Cottonwood Arizona is located nearly dead center in the state of Arizona, which makes it relatively easy to explain to someone where in the state it happens to be. We actually live within a few miles of Centerville. Interestingly enough, Centerville is a mobile home park.
Historically Cottonwood was named after a circle of sixteen cottonwood trees. While that particular landmark no longer exists, the cottonwoods themselves thrive along the Verde River, which runs through town.
While I grew up, my father was in the Air Force, so our family moved around a lot. When my dad got out, we wound up in Cottonwood. I was surprised by the attitudes of the people I encountered there. Everywhere else people had been friendly, but not to the extent of this place. I felt more welcome here than I had anywhere else. Cottonwood is definitely a place I would consider to raise my family. I am, in fact, on the verge of beginning my own family, and it is a great comfort to have the support of everyone I know in that community.
Aside from the personal aspect, Cottonwood is ideally located if one enjoys hiking and exploring Native ruins. Being a stones throw from sites such as Tuzigoot, Montezuma’s Castle, Montezuma’s Well, and within only a few hours of sites such as Walnut Canyon, Eldon Pueblo, and Wupatki, it is unique in the respect that one can be exposed to the rich and vibrant past of the region in a very personal manner. It is also only a few hours from the Hopi reservation, and therefore close to the Navajo reservation, which surrounds it. While having never been myself, the stories of the dances practiced on the reservations are fascinating.
Cottonwood is also located close to Jerome, a ghost/boom town on Cleopatra Hill. Evidently, there are several hundred miles of tunnels underneath it, and ores and gems of nearly all kinds can be found there, which can in turn be bought from various gift and tourist shops. One can even take a tour of the local gold mine, and a familiar sound is the horn blowing at noon every day, to the confusion of the tourists.

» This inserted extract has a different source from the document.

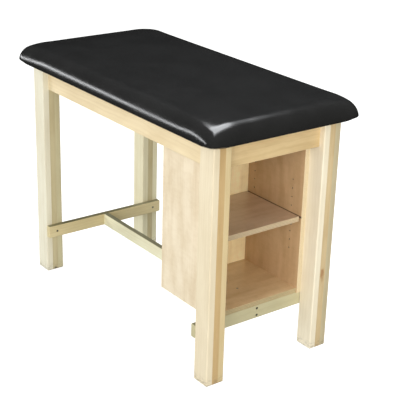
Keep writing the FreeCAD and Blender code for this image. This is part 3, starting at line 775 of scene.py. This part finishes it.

For those who desire a little more modern culture, Cottonwood is roughly two hours from Phoenix. While boasting no mall of its own, a mere forty minutes to an hour will take you to either Prescott or Flagstaff, each of which boasts a plethora of things to do.
The Verde Valley is rich with places to hike and camp, and is close to both the Coconino National Forest and Prescott National Forest, which allows exposure to all manner of wildlife and excellent camping grounds.
In addition, for those interested in New Age, Cottonwood is a mere twenty minutes from Sedona and its beautiful red rocks. Sedona is known as the New Age capital of the country, if not the world. There are plenty of window shops, offering services as varied as an astrological star chart, to massages, to even a candle-making shop, where you can watch them work. Sedona (and Jerome, with it) are home to many and varied art shops and galleries.
Over in the little town of Clarkdale, a single street (literally, I lived across the street from Clarkdale) away, is a truly little, old fashioned town, complete with an old-fashioned gas station and herd of buffalo. The local tribe—presumably Yavapai-Apache, but was unable to verify—keep them in a large pens made of guardrails. There’s even a panther living near one of the streets. Yes, a black panther. Not a mountain lion, those live up by Jerome. There was even one that would sunbath on porches. Anyway, to the panther, people leave him alone and he seems to subsist rather well on small animals, stalking abandoned streets at night. There hasn’t been much said about him/her, in fact I only learned it from my fiancé, who lives in Clarkdale. Logically it’s a rather well behaved panther.
The fall is one of the best times of year to visit Cottonwood, especially during the monsoon season. Having lived in the desert much of my life, rain is an important thing, and there is no shortage of it, when every afternoon great thunderstorms appear and pour out great amounts of water. The lightning is impressive, as is the thunder, although in this climate one must take it with a grain of sand. This past year, there were great brush fires that got out of control because of dry conditions, for several weeks at night you could seem the flames over by Sedona. Not to discourage you from wanting to visit though, all around there aren’t very many fires.
Therefore, that is Cottonwood in a nutshell. It is an all around nice place to live, that is close to and shares the great heritage of the southwest, in both the Native history and the European/American history. There is much in the way of natural beauty, and friendly people all around. The area is small, but growing at a decent pace and many find its quietness an appropriate place to settle down for retirement. So there it is. In Cottonwood, I found my faith, my home, the love of my life, and a great extended family that can see me through just about anything. There are few things indeed to compare to one’s hometown.